Show every line that has the string "object" in it.

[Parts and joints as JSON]
· · ·

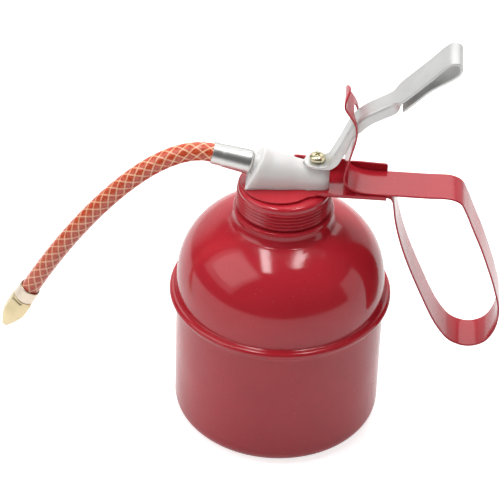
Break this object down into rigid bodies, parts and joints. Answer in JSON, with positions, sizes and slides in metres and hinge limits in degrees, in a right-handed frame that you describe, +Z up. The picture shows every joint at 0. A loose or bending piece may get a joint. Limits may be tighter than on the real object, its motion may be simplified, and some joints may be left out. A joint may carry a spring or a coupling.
{
  "type": "thumb-lever oil can",
  "caption": "Red hand oiler: screw-on pump head with a thumb lever, loop handle and a curved braided hose spout ending in a brass nozzle.",
  "frame": {"origin": "centre of the can's flat base, on the face it stands on", "axes": "+Z up along the can's axis, -X towards the spout, +X towards the handle"},
  "size_m": [0.2173, 0.0958, 0.1879],
  "materials": {
    "red_enamel": "glossy stoved red enamel",
    "zinc_steel": "bright zinc-plated steel",
    "lever_steel": "satin silver-grey stamping",
    "white_nylon": "moulded natural nylon",
    "yellow_zinc": "yellow-passivated zinc / pale brass",
    "black_rubber": "nitrile rubber",
    "orange_hose": "clear-coated orange hose with a pale crossed braid"
  },
  "bodies": {
    "can": {"can_cup": "red_enamel", "can_shoulder": "red_enamel", "neck_collar": "red_enamel"},
    "gasket": {"cap_gasket": "black_rubber"},
    "head": {"screw_cap": "red_enamel", "bracket_plate": "red_enamel", "handle_strap": "red_enamel", "pump_body": "white_nylon", "union_nut": "zinc_steel", "pump_barrel": "zinc_steel", "spring_stop": "zinc_steel", "return_spring": "zinc_steel", "foot_valve_seat": "yellow_zinc", "suction_tube": "white_nylon", "suction_strainer": "yellow_zinc", "outlet_spring": "zinc_steel", "spout_nipple": "yellow_zinc", "hose_ferrule": "zinc_steel", "hose_liner": "white_nylon", "hose_cover": "orange_hose", "tip_collar": "yellow_zinc", "spout_tip": "yellow_zinc"},
    "lever": {"lever": "lever_steel"},
    "plunger": {"plunger_rod": "zinc_steel", "piston": "white_nylon", "piston_cup": "black_rubber", "piston_nut": "zinc_steel", "lever_screw": "yellow_zinc"},
    "foot_ball": {"foot_valve_ball": "zinc_steel"},
    "outlet_ball": {"outlet_ball": "zinc_steel"}
  },
  "joints": [
    {"name": "cap_lift", "type": "slide", "parent": "can", "child": "gasket", "axis": [0, 0, 1], "range_m": [0, 0.0106]},
    {"name": "cap_turn", "type": "hinge", "parent": "gasket", "child": "head", "pos_m": [0, 0, 0.112], "axis": [0, 0, 1], "range_deg": [0, 1260]},
    {"name": "lever_rock", "type": "hinge", "parent": "head", "child": "lever", "pos_m": [0.0286, 0, 0.148], "axis": [0, 1, 0], "range_deg": [0, 14], "stiffness_Nm_per_rad": 0.05, "springref_deg": -11.46, "deforming": ["return_spring"]},
    {"name": "rod_swing", "type": "hinge", "parent": "lever", "child": "plunger", "pos_m": [0.01305, 0, 0.13065], "axis": [0, 1, 0], "range_deg": [-17.5, 0]},
    {"name": "foot_ball_lift", "type": "slide", "parent": "head", "child": "foot_ball", "axis": [0, 0, 1], "range_m": [0, 0.0012]},
    {"name": "outlet_ball_lift", "type": "slide", "parent": "head", "child": "outlet_ball", "axis": [-0.9763, 0, 0.2164], "range_m": [0, 0.0006], "deforming": ["outlet_spring"]}
  ],
  "couplings": [
    {"joint": "cap_lift", "follows": "cap_turn", "m_per_rad": 0.00047746},
    {"joint": "rod_swing", "follows": "lever_rock", "ratio": -1.2364}
  ]
}
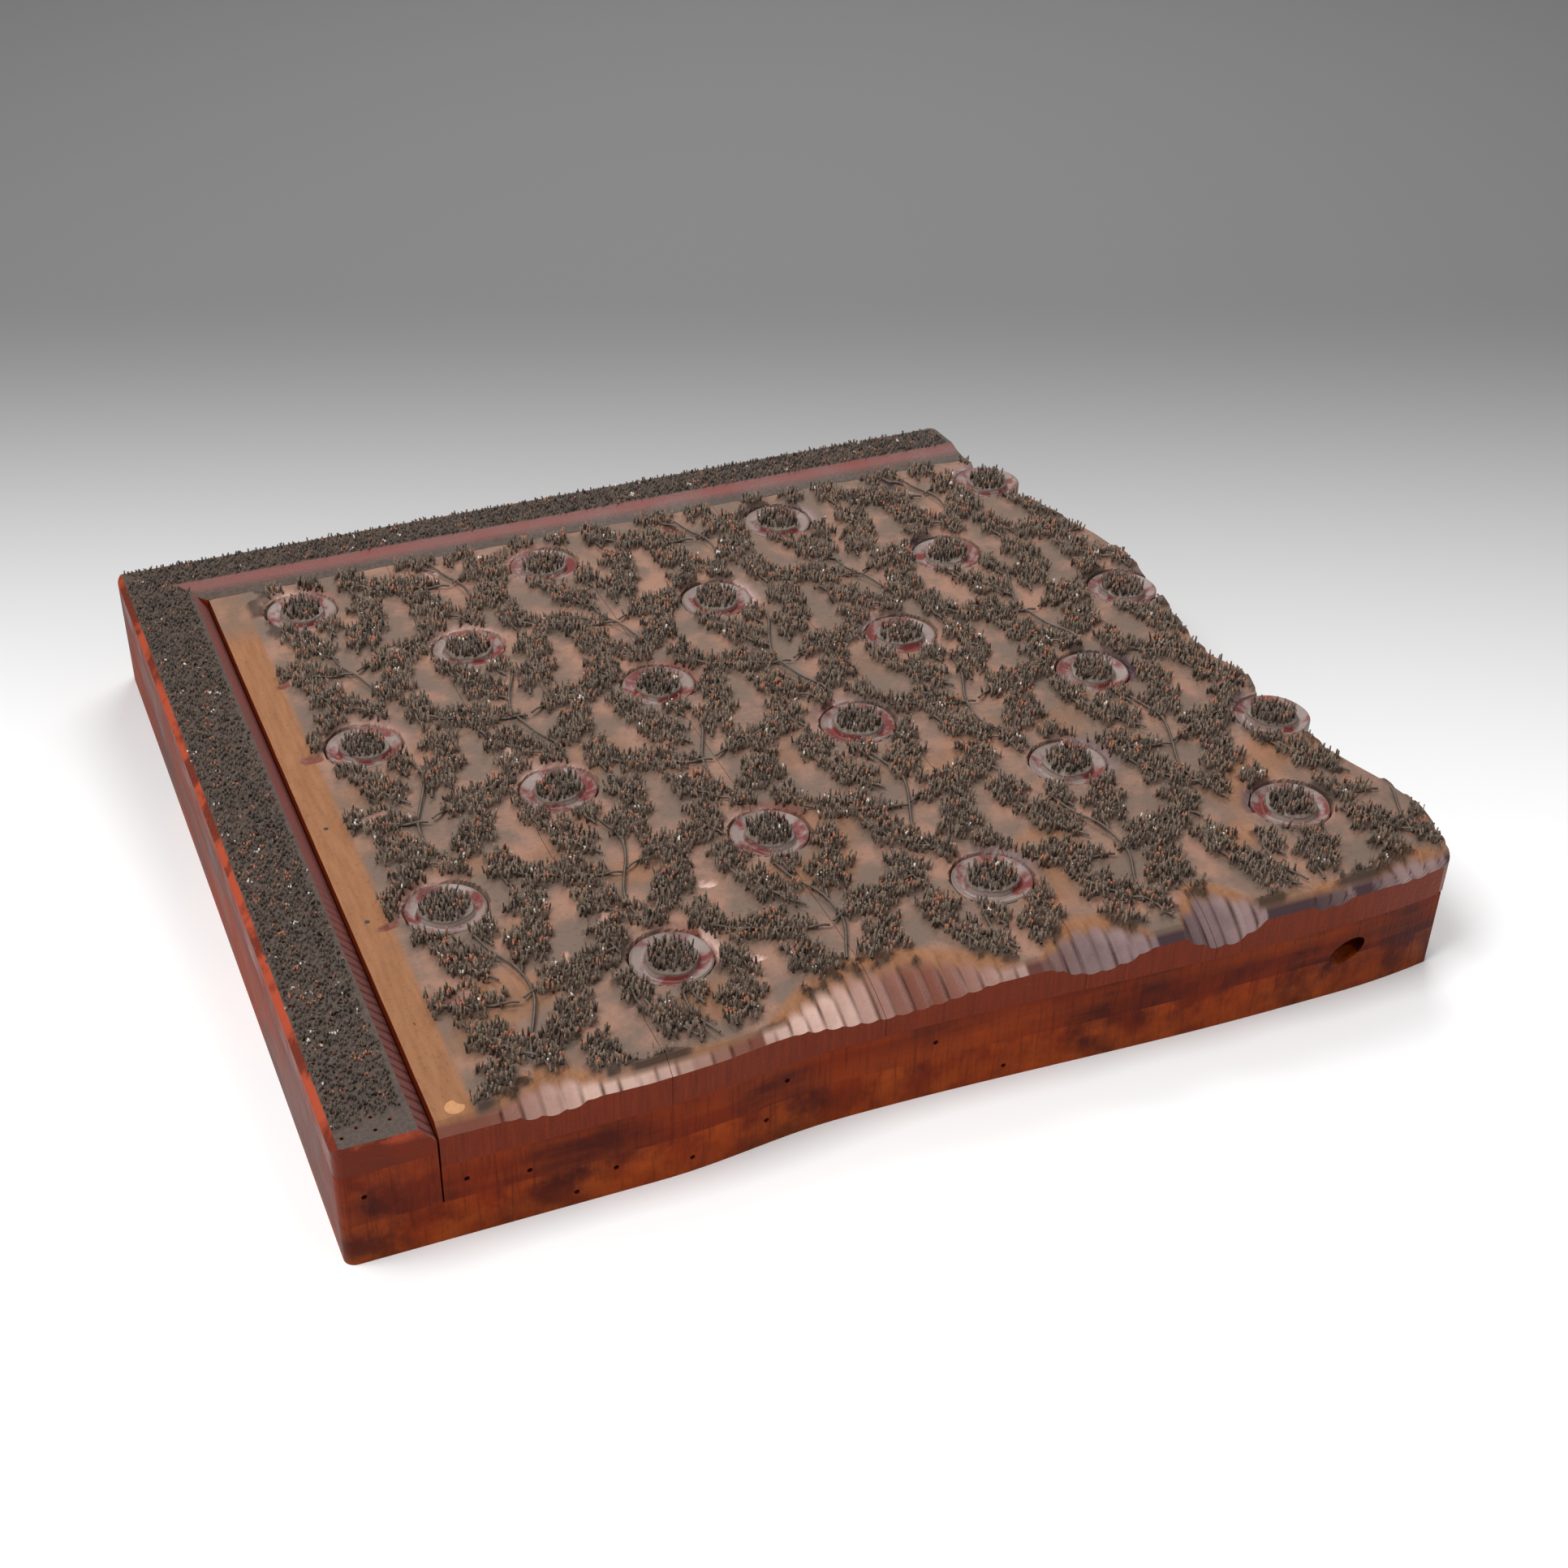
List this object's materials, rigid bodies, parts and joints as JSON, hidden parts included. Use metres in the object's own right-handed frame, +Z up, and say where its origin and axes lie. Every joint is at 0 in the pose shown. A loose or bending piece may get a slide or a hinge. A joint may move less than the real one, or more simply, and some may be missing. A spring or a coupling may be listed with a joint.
{
  "type": "wallpaper printing block",
  "caption": "Laminated wooden hand block for printing wallpaper, with a pinned leaf pattern, turned plugs and two raised border rails.",
  "frame": {"origin": "middle of the bounding box at the flat underside", "axes": "+X to the right along the front edge, +Y to the back, +Z up through the printing face"},
  "size_m": [0.548, 0.499, 0.069],
  "materials": {
    "oiled_board": "stained and waxed, worn orange at the edges",
    "printed_face": "ground worn grey-brown by colour and washing",
    "rail": "dark, ink-stained, satin on the hollow",
    "plug": "turned, maroon stain in the ring",
    "peg": "bare, waxed",
    "pin": "blackened by dried printing colour",
    "strip": "blackened, worn brighter on top",
    "brad": "rust-dark iron"
  },
  "bodies": {
    "root": {"back_board_left": "oiled_board", "back_board_middle": "oiled_board", "back_board_right": "oiled_board", "core_board_front": "oiled_board", "core_board_middle": "oiled_board", "core_board_back": "oiled_board", "left_cleat": "oiled_board", "face_board_1": "printed_face", "face_board_2": "printed_face", "face_board_3": "printed_face", "face_board_4": "printed_face", "face_board_5": "printed_face", "left_rail": "rail", "back_rail": "rail", "plug_1": "plug", "plug_2": "plug", "plug_3": "plug", "plug_4": "plug", "plug_5": "plug", "plug_6": "plug", "plug_7": "plug", "plug_8": "plug", "plug_9": "plug", "plug_10": "plug", "plug_11": "plug", "plug_12": "plug", "plug_13": "plug", "plug_14": "plug", "plug_15": "plug", "plug_16": "plug", "plug_17": "plug", "plug_18": "plug", "plug_19": "plug", "plug_20": "plug", "plug_21": "plug", "filling_peg": "peg", "left_rail_pins": "pin", "back_rail_pins": "pin", "plug_pins": "pin", "leaf_pins_1": "pin", "leaf_pins_2": "pin", "leaf_pins_3": "pin", "leaf_pins_4": "pin", "leaf_pins_5": "pin", "stem_strips": "strip", "margin_brads": "brad", "front_brads": "brad"}
  },
  "joints": []
}
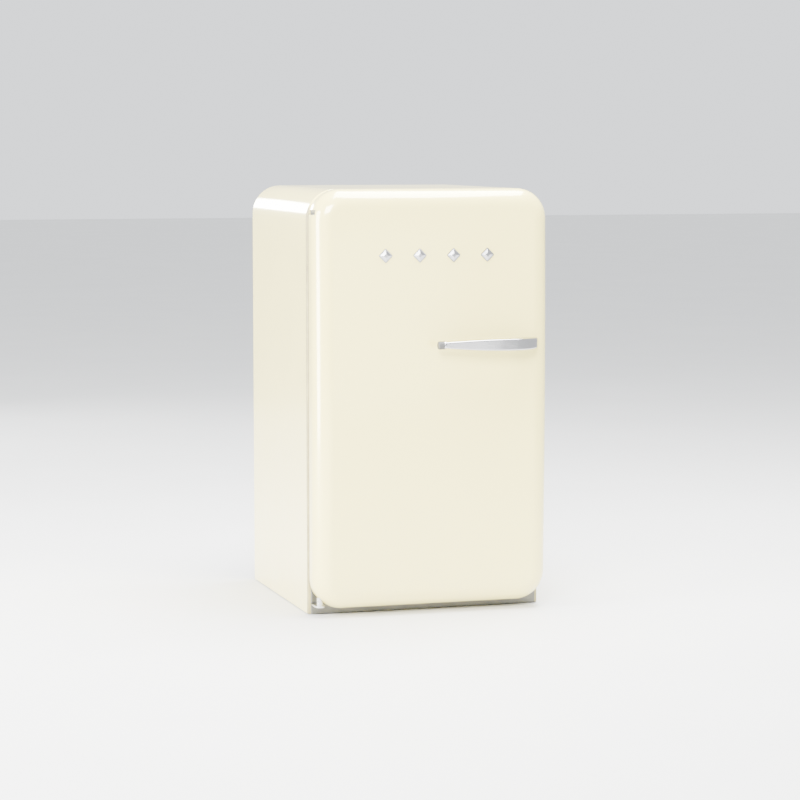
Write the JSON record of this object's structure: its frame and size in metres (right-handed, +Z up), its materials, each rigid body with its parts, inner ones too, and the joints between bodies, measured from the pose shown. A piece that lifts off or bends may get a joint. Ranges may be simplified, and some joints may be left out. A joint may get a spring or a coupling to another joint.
{
  "type": "mini fridge",
  "caption": "Retro mini fridge with rounded cream door, chrome bar handle, silver plinth, ice box, glass shelves, wire rack, drawer, door bins and rear condenser.",
  "frame": {"origin": "on the floor, at the bottom centre of the whole fridge with its door closed and its handle counted", "axes": "+X to the right seen from the front, +Y to the back, +Z up; the door faces -Y and its hinges are on the -X side"},
  "size_m": [0.545, 0.625, 0.95],
  "materials": {
    "cream_paint": "gloss",
    "liner_white": "satin",
    "foam": "matte",
    "galvanised": "satin",
    "zinc_steel": "satin",
    "silver_plastic": "satin",
    "black_enamel": "satin",
    "copper": "satin",
    "black_plastic": "matte",
    "black_rubber": "matte",
    "grey_plastic": "matte",
    "shelf_glass": "gloss",
    "chrome": "polished",
    "clear_plastic": "gloss",
    "aluminium_sheet": "satin",
    "white_plastic": "satin",
    "seal_rubber": "matte",
    "board": "satin"
  },
  "bodies": {
    "cabinet": {"left_side_panel": "cream_paint", "right_side_panel": "cream_paint", "top_panel": "cream_paint", "front_frame": "cream_paint", "cavity_liner": "liner_white", "cabinet_insulation": "foam", "back_panel": "galvanised", "underside_sheet": "galvanised", "base_frame": "galvanised", "compressor_tray": "galvanised", "cabinet_screws": "zinc_steel", "upper_hinge": "zinc_steel", "lower_hinge": "zinc_steel", "plinth": "silver_plastic", "shelf_trims": "silver_plastic", "compressor": "black_enamel", "condenser_tube": "black_enamel", "condenser_wires": "black_enamel", "filter_drier": "copper", "refrigerant_pipes": "copper", "condenser_brackets": "black_plastic", "relay_box": "black_plastic", "cord_gland": "black_plastic", "rear_feet": "black_plastic", "compressor_grommets": "black_rubber", "drip_tray": "grey_plastic", "drain_tube": "grey_plastic", "upper_glass_shelf": "shelf_glass", "lower_glass_shelf": "shelf_glass", "crisper_cover": "shelf_glass", "bottle_rack": "chrome", "lamp_cover": "clear_plastic", "ice_box": "aluminium_sheet", "ice_box_hangers": "white_plastic", "ice_box_bezel": "white_plastic", "control_housing": "white_plastic", "door_switch": "white_plastic", "lamp_board": "board"},
    "door": {"door_skin": "cream_paint", "door_liner": "liner_white", "door_foam": "foam", "door_gasket": "seal_rubber", "hinge_inserts": "white_plastic", "handle_bar": "chrome", "handle_collar": "chrome", "handle_cap": "grey_plastic", "handle_screws": "zinc_steel", "badge_studs": "chrome"},
    "dairy_bin": {"dairy_bin": "clear_plastic"},
    "dairy_lid": {"dairy_lid": "clear_plastic"},
    "middle_bin": {"middle_bin": "clear_plastic", "middle_bin_rail": "chrome"},
    "bottle_bin": {"bottle_bin": "clear_plastic", "bottle_bin_rail": "chrome"},
    "crisper": {"crisper_drawer": "clear_plastic"},
    "ice_flap": {"ice_flap": "white_plastic"},
    "thermostat_knob": {"thermostat_knob": "white_plastic"},
    "switch_plunger": {"switch_plunger": "white_plastic"},
    "left_front_foot": {"left_front_foot": "black_plastic"},
    "right_front_foot": {"right_front_foot": "black_plastic"}
  },
  "joints": [
    {"name": "door_hinge", "type": "hinge", "parent": "cabinet", "child": "door", "pos_m": [-0.2545, -0.2235, 0.45], "axis": [0, 0, -1], "range_deg": [0, 110]},
    {"name": "crisper_slide", "type": "slide", "parent": "cabinet", "child": "crisper", "axis": [0, -1, 0], "range_m": [0, 0.14]},
    {"name": "switch_press", "type": "slide", "parent": "cabinet", "child": "switch_plunger", "axis": [0, -1, 0], "range_m": [0, 0.006]},
    {"name": "thermostat_turn", "type": "hinge", "parent": "cabinet", "child": "thermostat_knob", "pos_m": [0.1995, -0.0075, 0.742], "axis": [-1, 0, 0], "range_deg": [0, 270]},
    {"name": "ice_flap_hinge", "type": "hinge", "parent": "cabinet", "child": "ice_flap", "pos_m": [0, -0.0643, 0.891], "axis": [-1, 0, 0], "range_deg": [0, 88]},
    {"name": "dairy_bin_lift", "type": "slide", "parent": "door", "child": "dairy_bin", "axis": [0, 0, 1], "range_m": [0, 0.028]},
    {"name": "dairy_lid_hinge", "type": "hinge", "parent": "dairy_bin", "child": "dairy_lid", "pos_m": [0, -0.19, 0.7024], "axis": [1, 0, 0], "range_deg": [0, 84]},
    {"name": "middle_bin_lift", "type": "slide", "parent": "door", "child": "middle_bin", "axis": [0, 0, 1], "range_m": [0, 0.028]},
    {"name": "bottle_bin_lift", "type": "slide", "parent": "door", "child": "bottle_bin", "axis": [0, 0, 1], "range_m": [0, 0.028]},
    {"name": "left_foot_screw", "type": "slide", "parent": "cabinet", "child": "left_front_foot", "axis": [0, 0, -1], "range_m": [0, 0.012]},
    {"name": "right_foot_screw", "type": "slide", "parent": "cabinet", "child": "right_front_foot", "axis": [0, 0, -1], "range_m": [0, 0.012]}
  ],
  "couplings": [
    {"joint": "crisper_slide", "follows": "door_hinge", "m_per_rad": 0.072885},
    {"joint": "switch_press", "follows": "door_hinge", "m_per_rad": 0.003124}
  ]
}
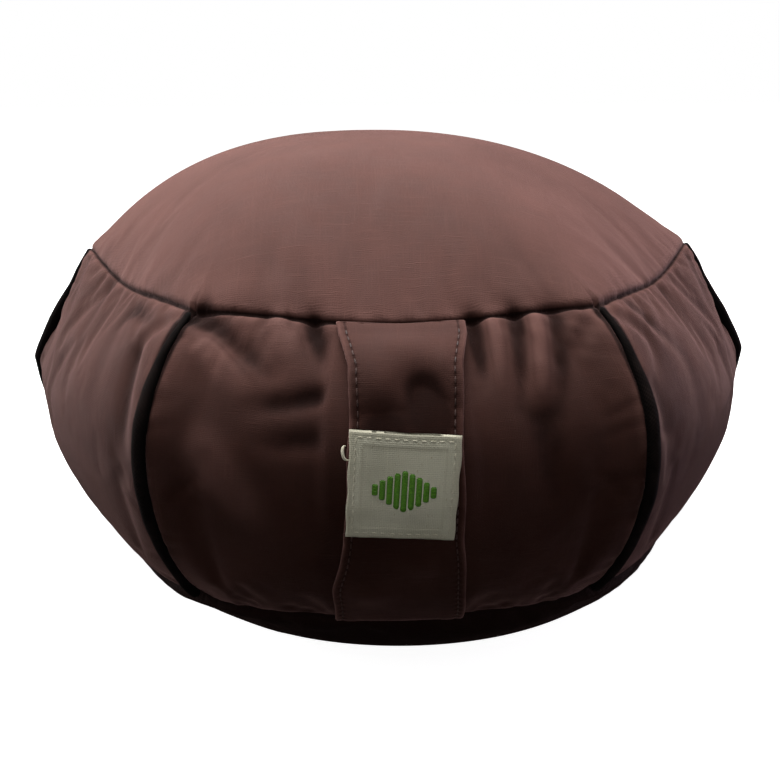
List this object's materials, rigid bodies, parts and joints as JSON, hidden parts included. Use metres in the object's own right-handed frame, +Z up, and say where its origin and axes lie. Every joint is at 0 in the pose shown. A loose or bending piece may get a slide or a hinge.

· · ·

## Response for this exercise
Break this object down into rigid bodies, parts and joints. Answer in JSON, with positions, sizes and slides in metres and hinge limits in degrees, in a right-handed frame that you describe, +Z up. The picture shows every joint at 0. A loose or bending piece may get a joint. Limits may be tighter than on the real object, its motion may be simplified, and some joints may be left out. A joint may carry a spring or a coupling.
List this object's materials, rigid bodies, parts and joints as JSON, hidden parts included. Use metres in the object's own right-handed frame, +Z up, and say where its origin and axes lie. Every joint is at 0 in the pose shown. A loose or bending piece may get a slide or a hinge. A joint may move less than the real one, or more simply, and some may be missing. A spring or a coupling may be listed with a joint.
Write the JSON record of this object's structure: its frame and size in metres (right-handed, +Z up), its materials, each rigid body with its parts, inner ones too, and the joints between bodies, measured from the pose shown. A piece that lifts off or bends may get a joint. Ranges may be simplified, and some joints may be left out. A joint may get a spring or a coupling to another joint.
List this object's materials, rigid bodies, parts and joints as JSON, hidden parts included. Use metres in the object's own right-handed frame, +Z up, and say where its origin and axes lie. Every joint is at 0 in the pose shown. A loose or bending piece may get a slide or a hinge.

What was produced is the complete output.